Те, кто бывал в Одессе ранней осенью, согласятся со мной, что если рай на земле возможен, то это только в Одессе и именно в эту пору.
Каждое утро мы с моим другом Адамом приходили к дверям школы Столярского, вертелись на глазах у преподавателей и одноклассников, но как только звенел звонок и вся остальная послушная братия отправлялась по классам, мы незаметно исчезали. Следующий кадр: мы с Адамом на старинном одесском кладбище. Представьте себе: золотая осень, солнечное теплое утро, тишина, приличествующая месту, почтенное окружение — на этом кладбище хоронили только уважаемых людей, отцов города, крупнейших меценатов, на чьи пожертвования строилась и украшалась Одесса, и мы среди них — двое одержимых юношей, сидящих порознь среди могил и пишущих… музыку в присутствии безмолвных свидетелей. Картина маслом.

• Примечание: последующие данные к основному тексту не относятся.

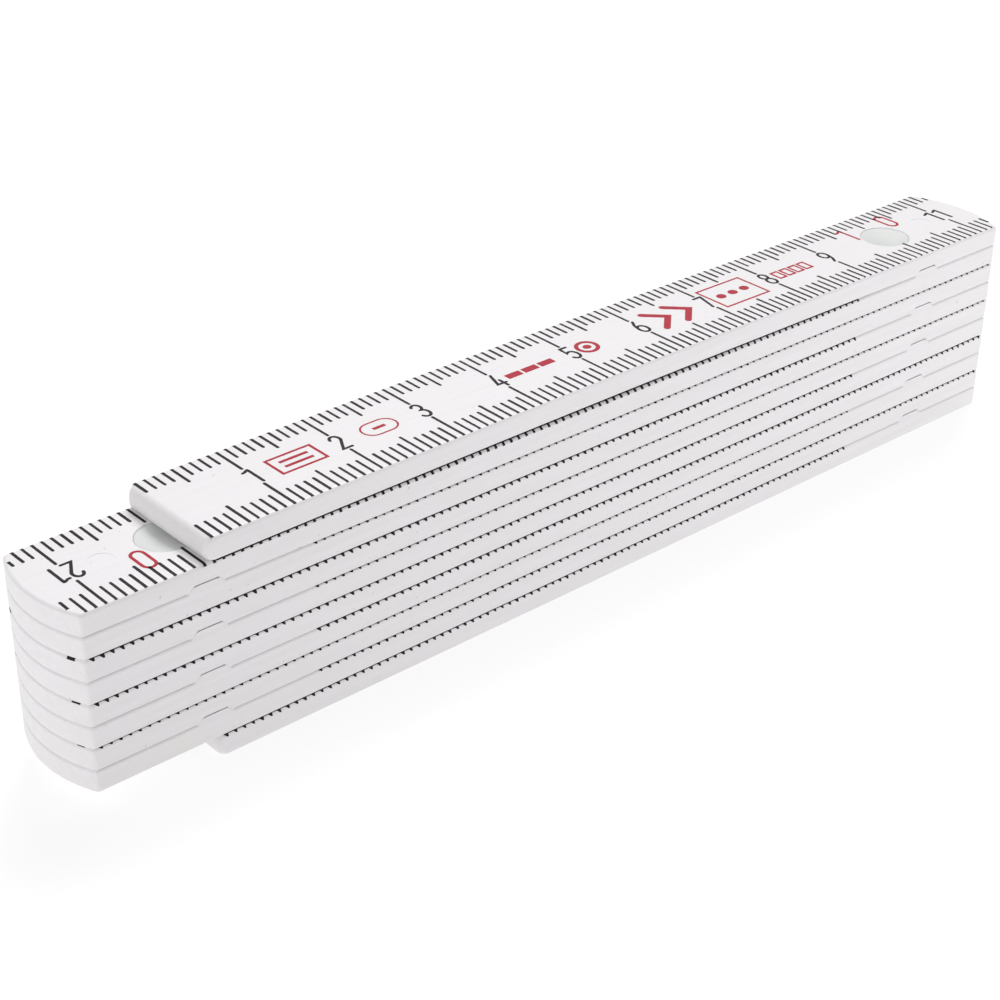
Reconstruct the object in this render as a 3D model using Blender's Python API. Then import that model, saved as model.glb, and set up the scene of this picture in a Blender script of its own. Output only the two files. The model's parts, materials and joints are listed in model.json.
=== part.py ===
"""A one-metre folding rule, folded up: ten moulded plastic segments in a stack,
joined end to end by nine sprung pivots.

The rule lies flat. X runs along it, Y across its width and Z up through the stack.
The origin is under the middle of the stack, on the surface that the rule lies on.
Segment 1, which starts the scale, is on top, and segment 10 is at the bottom.
Pivot n joins segment n to segment n + 1. Odd pivots are at the +X end, even ones at -X.
"""

import math

import bmesh
import bpy
from mathutils import Matrix

MM = 0.001

# The rule
SEGMENT_COUNT = 10
PIVOT_SPACING = 100.0 * MM
WIDTH = 13.0 * MM
LAYER_PITCH = 2.35 * MM
LAYER_GAP = 0.20 * MM

# One segment
THICKNESS = LAYER_PITCH - LAYER_GAP
END_RADIUS = 1.1 * WIDTH
EDGE_CHAMFER = 0.3 * MM
FREE_CORNER_RADIUS = 1.0 * MM

# The round boss on top of a segment turns in a round recess under the next one up.
# Both are a little wider than the segment, so they show in its sides as a shallow step.
BOSS_HEIGHT = 0.50 * MM
BOSS_FOOT_RADIUS = math.hypot(WIDTH / 2, 1.75 * MM)
BOSS_TOP_RADIUS = math.hypot(WIDTH / 2, 1.20 * MM)
BOSS_CLEARANCE = 0.15 * MM
BOSS_INSET = 0.02 * MM

# The holes on a pivot's axis
BORE_RADIUS = 1.35 * MM
DISH_RADIUS = 2.80 * MM
DISH_DEPTH = 0.65 * MM
POCKET_RADIUS = 3.60 * MM
POCKET_DEPTH = 1.30 * MM

# The pivot's pieces. Heights are above the underside of the lower segment.
RUNNING_GAP = 0.07 * MM
SHANK_RADIUS = 1.25 * MM
HEAD_RADIUS = 2.70 * MM
HEAD_SINK = 0.30 * MM
FOOT_HEIGHT = 0.15 * MM
FOOT_CHAMFER = 0.10 * MM
GROOVE_RADIUS = 0.95 * MM
GROOVE_BOTTOM = 0.40 * MM
GROOVE_TOP = 0.80 * MM
RING_OUTER_RADIUS = 2.30 * MM
RING_OPENING = math.radians(50)
WASHER_OUTER_RADIUS = 3.20 * MM
WASHER_INNER_RADIUS = 1.45 * MM
WASHER_THICKNESS = 0.22 * MM

# How finely round shapes are divided
END_ARC_STEPS = 8
CORNER_ARC_STEPS = 3
BOSS_SIDES = 36
HOLE_SIDES = 24
PIN_SIDES = 16
RING_ARC_STEPS = 12
SMOOTH_BELOW = math.radians(35)


def clear_scene():
    for old in list(bpy.data.objects):
        bpy.data.objects.remove(old, do_unlink=True)


def plain_material(name, color, roughness, metallic=0.0):
    material = bpy.data.materials.new(name)
    material.use_nodes = True
    shader = material.node_tree.nodes["Principled BSDF"]
    shader.inputs["Base Color"].default_value = (*color, 1.0)
    shader.inputs["Roughness"].default_value = roughness
    shader.inputs["Metallic"].default_value = metallic
    return material


def mesh_from(bm, name):
    bmesh.ops.recalc_face_normals(bm, faces=bm.faces)
    mesh = bpy.data.meshes.new(name)
    bm.to_mesh(mesh)
    bm.free()
    mesh.shade_smooth()
    mesh.set_sharp_from_angle(angle=SMOOTH_BELOW)
    return mesh


def place(name, mesh, material=None, location=(0.0, 0.0, 0.0), turn=0.0):
    piece = bpy.data.objects.new(name, mesh)
    piece.location = location
    piece.rotation_euler = (0.0, 0.0, turn)
    if material and not mesh.materials:
        mesh.materials.append(material)
    bpy.context.scene.collection.objects.link(piece)
    return piece


def arc(center, radius, start, end, steps):
    """Points along an arc, with both its ends."""
    points = []
    for step in range(steps + 1):
        angle = start + (end - start) * step / steps
        points.append((center[0] + radius * math.cos(angle), center[1] + radius * math.sin(angle)))
    return points


def prism(outline, bottom, top):
    """A closed solid with this outline, between two heights."""
    bm = bmesh.new()
    floor = bm.faces.new([bm.verts.new((x, y, bottom)) for x, y in outline])
    lifted = bmesh.ops.extrude_face_region(bm, geom=[floor])
    top_verts = [item for item in lifted["geom"] if isinstance(item, bmesh.types.BMVert)]
    bmesh.ops.translate(bm, verts=top_verts, vec=(0.0, 0.0, top - bottom))
    return bm


def turned(profile, sides):
    """A solid turned about Z from a closed profile of (radius, height) points."""
    bm = bmesh.new()
    rings = []
    for radius, height in profile:
        if radius == 0.0:
            rings.append([bm.verts.new((0.0, 0.0, height))] * sides)
            continue
        ring = []
        for side in range(sides):
            angle = 2 * math.pi * side / sides
            ring.append(bm.verts.new((radius * math.cos(angle), radius * math.sin(angle), height)))
        rings.append(ring)
    for inner, outer in zip(rings, rings[1:] + rings[:1]):
        for side in range(sides):
            after = (side + 1) % sides
            corners = dict.fromkeys([inner[side], outer[side], outer[after], inner[after]])
            if len(corners) > 2:
                bm.faces.new(corners)
    return bm


def frustum(x, bottom, bottom_radius, top, top_radius, sides):
    """A round cutter or boss that stands on the pivot axis at x."""
    bm = bmesh.new()
    bmesh.ops.create_cone(
        bm,
        cap_ends=True,
        segments=sides,
        radius1=bottom_radius,
        radius2=top_radius,
        depth=top - bottom,
        matrix=Matrix.Translation((x, 0.0, (bottom + top) / 2)),
    )
    return bm


def boss_radius(height):
    """The boss tapers from its foot, at the segment's top face, to its own top."""
    taper = (BOSS_FOOT_RADIUS - BOSS_TOP_RADIUS) / BOSS_HEIGHT
    return BOSS_FOOT_RADIUS - taper * (height - THICKNESS)


def boss(x):
    """The boss with its two sides cut flush with the segment's sides."""
    root = THICKNESS / 2
    top = THICKNESS + BOSS_HEIGHT
    bm = frustum(x, root, boss_radius(root), top, boss_radius(top), BOSS_SIDES)
    for side in (-1, 1):
        cut = bmesh.ops.bisect_plane(
            bm,
            geom=bm.verts[:] + bm.edges[:] + bm.faces[:],
            plane_co=(0.0, side * (WIDTH / 2 - BOSS_INSET), 0.0),
            plane_no=(0.0, side, 0.0),
            clear_outer=True,
        )
        rim = [item for item in cut["geom_cut"] if isinstance(item, bmesh.types.BMEdge)]
        bmesh.ops.contextual_create(bm, geom=rim)
    return bm


def recess():
    """The boss's shape, a little larger, as it cuts into the underside of the segment above."""
    below = -BOSS_HEIGHT
    foot = boss_radius(THICKNESS + below) + BOSS_CLEARANCE
    return frustum(0.0, below, foot, BOSS_HEIGHT, BOSS_TOP_RADIUS + BOSS_CLEARANCE, BOSS_SIDES)


def bore(x):
    return frustum(x, -THICKNESS, BORE_RADIUS, 3 * THICKNESS, BORE_RADIUS, HOLE_SIDES)


def dish():
    """The round hollow in the top face that takes the pin's head."""
    return frustum(0.0, THICKNESS - DISH_DEPTH, DISH_RADIUS, 3 * THICKNESS, DISH_RADIUS, HOLE_SIDES)


def pocket():
    """The round hollow in the underside that takes the spring washer and the ring."""
    return frustum(-PIVOT_SPACING, -THICKNESS, POCKET_RADIUS, POCKET_DEPTH, POCKET_RADIUS, HOLE_SIDES)


def round_end(pivot_x, facing):
    """The convex end of a segment: an arc about its pivot, from side to side."""
    half = math.asin(WIDTH / 2 / END_RADIUS)
    return arc((pivot_x, 0.0), END_RADIUS, facing - half, facing + half, END_ARC_STEPS)


def free_end():
    """The square end of the first and last segment, with small round corners."""
    inset_x = -PIVOT_SPACING + FREE_CORNER_RADIUS
    inset_y = WIDTH / 2 - FREE_CORNER_RADIUS
    right = math.pi / 2
    corner = FREE_CORNER_RADIUS
    upper = arc((inset_x, inset_y), corner, right, 2 * right, CORNER_ARC_STEPS)
    lower = arc((inset_x, -inset_y), corner, 2 * right, 3 * right, CORNER_ARC_STEPS)
    return upper + lower


def segment_mesh(name, has_upper_pivot, has_lower_pivot):
    """A segment in its own frame, with one pivot at x = 0 and one at -PIVOT_SPACING.

    At an upper pivot, x = 0, it lies on the next segment. At a lower pivot, x = -PIVOT_SPACING,
    it carries the one before. Without one of them, that place has no boss, hole or recess.
    """
    # The last segment has only its lower pivot, so its round end and its free end change places.
    mirrored = not has_upper_pivot
    far_end = round_end(-PIVOT_SPACING, math.pi) if has_lower_pivot and has_upper_pivot else free_end()
    outline = round_end(0.0, 0.0) + far_end
    if mirrored:
        outline = [(-PIVOT_SPACING - x, y) for x, y in reversed(outline)]

    body = place(name + "_blank", mesh_from(prism(outline, 0.0, THICKNESS), name + "_blank"))
    edges = body.modifiers.new("edges", "BEVEL")
    edges.width = EDGE_CHAMFER
    edges.segments = 1
    edges.limit_method = "ANGLE"
    edges.angle_limit = math.radians(50)

    steps = []
    if has_lower_pivot:
        steps += [("boss", boss(-PIVOT_SPACING), "UNION")]
        steps += [("pocket", pocket(), "DIFFERENCE"), ("lower_bore", bore(-PIVOT_SPACING), "DIFFERENCE")]
    if has_upper_pivot:
        steps += [("recess", recess(), "DIFFERENCE")]
        steps += [("dish", dish(), "DIFFERENCE"), ("upper_bore", bore(0.0), "DIFFERENCE")]
    cutters = []
    for step_name, shape, operation in steps:
        cutter = place(name + "_" + step_name, mesh_from(shape, name + "_" + step_name))
        cutter.hide_render = True
        cutter.display_type = "WIRE"
        modifier = body.modifiers.new(step_name, "BOOLEAN")
        modifier.operation = operation
        modifier.solver = "EXACT"
        modifier.object = cutter
        cutters.append(cutter)

    depsgraph = bpy.context.evaluated_depsgraph_get()
    mesh = bpy.data.meshes.new_from_object(body.evaluated_get(depsgraph), depsgraph=depsgraph)
    mesh.name = name
    for helper in [body] + cutters:
        bpy.data.objects.remove(helper, do_unlink=True)
    return mesh


def pin_mesh():
    """The headed pin: its head lies in the dish and its shank runs down through both segments."""
    head_top = LAYER_PITCH + THICKNESS - HEAD_SINK
    head_bottom = LAYER_PITCH + THICKNESS - DISH_DEPTH + RUNNING_GAP
    profile = [
        (0.0, head_top),
        (HEAD_RADIUS, head_top),
        (HEAD_RADIUS, head_bottom),
        (SHANK_RADIUS, head_bottom),
        (SHANK_RADIUS, GROOVE_TOP),
        (GROOVE_RADIUS, GROOVE_TOP),
        (GROOVE_RADIUS, GROOVE_BOTTOM),
        (SHANK_RADIUS, GROOVE_BOTTOM),
        (SHANK_RADIUS, FOOT_HEIGHT + FOOT_CHAMFER),
        (SHANK_RADIUS - FOOT_CHAMFER, FOOT_HEIGHT),
        (0.0, FOOT_HEIGHT),
    ]
    return mesh_from(turned(profile, PIN_SIDES), "pivot_pin")


def washer_mesh():
    """The conical spring washer: its rim bears on the pocket's floor, its eye on the ring."""
    eye = GROOVE_TOP
    rim = POCKET_DEPTH - RUNNING_GAP - WASHER_THICKNESS
    profile = [
        (WASHER_INNER_RADIUS, eye),
        (WASHER_OUTER_RADIUS, rim),
        (WASHER_OUTER_RADIUS, rim + WASHER_THICKNESS),
        (WASHER_INNER_RADIUS, eye + WASHER_THICKNESS),
    ]
    return mesh_from(turned(profile, HOLE_SIDES), "spring_washer")


def ring_mesh():
    """The open ring that snaps into the pin's groove and holds the washer up."""
    start = RING_OPENING / 2
    end = 2 * math.pi - start
    outer = arc((0.0, 0.0), RING_OUTER_RADIUS, start, end, RING_ARC_STEPS)
    inner = arc((0.0, 0.0), GROOVE_RADIUS + RUNNING_GAP, end, start, RING_ARC_STEPS)
    ring = prism(outer + inner, GROOVE_BOTTOM + RUNNING_GAP, GROOVE_TOP - RUNNING_GAP)
    return mesh_from(ring, "retaining_ring")


def pivot_x(pivot):
    """Odd pivots are at the +X end of the stack and even ones at the -X end."""
    return PIVOT_SPACING / 2 if pivot % 2 else -PIVOT_SPACING / 2


def underside(segment):
    return (SEGMENT_COUNT - segment) * LAYER_PITCH


def add_segments(material):
    first = segment_mesh("first_segment", has_upper_pivot=True, has_lower_pivot=False)
    middle = segment_mesh("middle_segment", has_upper_pivot=True, has_lower_pivot=True)
    last = segment_mesh("last_segment", has_upper_pivot=False, has_lower_pivot=True)
    for number in range(1, SEGMENT_COUNT + 1):
        mesh = middle
        if number == 1:
            mesh = first
        if number == SEGMENT_COUNT:
            mesh = last
        turn = 0.0 if number % 2 else math.pi
        place(f"segment_{number:02d}", mesh, material, (pivot_x(number), 0.0, underside(number)), turn)


def add_pivots(pin_material, steel):
    pin = pin_mesh()
    washer = washer_mesh()
    ring = ring_mesh()
    for pivot in range(1, SEGMENT_COUNT):
        axis = (pivot_x(pivot), 0.0, underside(pivot + 1))
        place(f"pivot_pin_{pivot}", pin, pin_material, axis)
        place(f"spring_washer_{pivot}", washer, steel, axis)
        place(f"retaining_ring_{pivot}", ring, steel, axis)


def main():
    clear_scene()
    add_segments(plain_material("white_plastic", (0.88, 0.87, 0.87), 0.45))
    add_pivots(
        plain_material("grey_plastic", (0.62, 0.66, 0.64), 0.25),
        plain_material("spring_steel", (0.45, 0.45, 0.47), 0.35, metallic=1.0),
    )


main()
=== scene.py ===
"""The looks of the folding rule: finely moulded white plastic segments with their printed scale,
and the pins, spring washers and rings of the pivots, in a plain pale studio."""

import json
import math
import random

import bmesh
import bpy
from mathutils import Matrix, Vector


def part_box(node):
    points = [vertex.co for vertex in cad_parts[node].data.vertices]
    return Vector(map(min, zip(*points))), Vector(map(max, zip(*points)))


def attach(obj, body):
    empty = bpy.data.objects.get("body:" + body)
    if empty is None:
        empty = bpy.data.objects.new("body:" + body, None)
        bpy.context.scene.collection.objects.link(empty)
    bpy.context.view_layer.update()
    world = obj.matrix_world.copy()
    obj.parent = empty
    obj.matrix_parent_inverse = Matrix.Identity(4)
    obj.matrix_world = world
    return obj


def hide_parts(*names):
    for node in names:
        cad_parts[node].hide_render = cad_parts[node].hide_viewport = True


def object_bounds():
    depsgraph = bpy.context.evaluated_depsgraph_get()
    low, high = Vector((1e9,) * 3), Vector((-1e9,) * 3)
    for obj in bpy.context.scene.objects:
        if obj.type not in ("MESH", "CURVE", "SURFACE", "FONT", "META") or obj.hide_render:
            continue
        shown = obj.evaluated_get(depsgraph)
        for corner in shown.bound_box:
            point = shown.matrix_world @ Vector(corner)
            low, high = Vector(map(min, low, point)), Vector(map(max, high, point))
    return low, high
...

Писали мы по преимуществу квартеты. И это оказалось настолько увлекательным делом, что на целых два месяца мы забыли обо всем на свете. Особенно, как мы считали, совершенно не нужных нам вещах, которыми нас мучили в школе. Например, о математике.
«Ноябрь уж наступил», а нас в школе нет. По-прежнему мы уходим из дома в школу, собираемся вместе со всеми у ее дверей, нас видят, но в школе нас нет. Мы — на кладбище, пишем квартеты.
Взято в: http://www.compozitor.spb.ru/territoria-razgovorov/listaem-knigi/falik_metamorfozy.php
Сейчас они снова оба на кладбище. И вот слова самого А.С.: "...что ждет человека потом и там [...] Если верить твоей музыке [Фалика], потом и там – это безбрежный покой и блаженство, подернутое какой-то легкой и смутной печалью". (http://www.classicmus.ru/Falik.html)
Да будет так! Мир душе твоей, любимый всеми нами Человек и Учитель!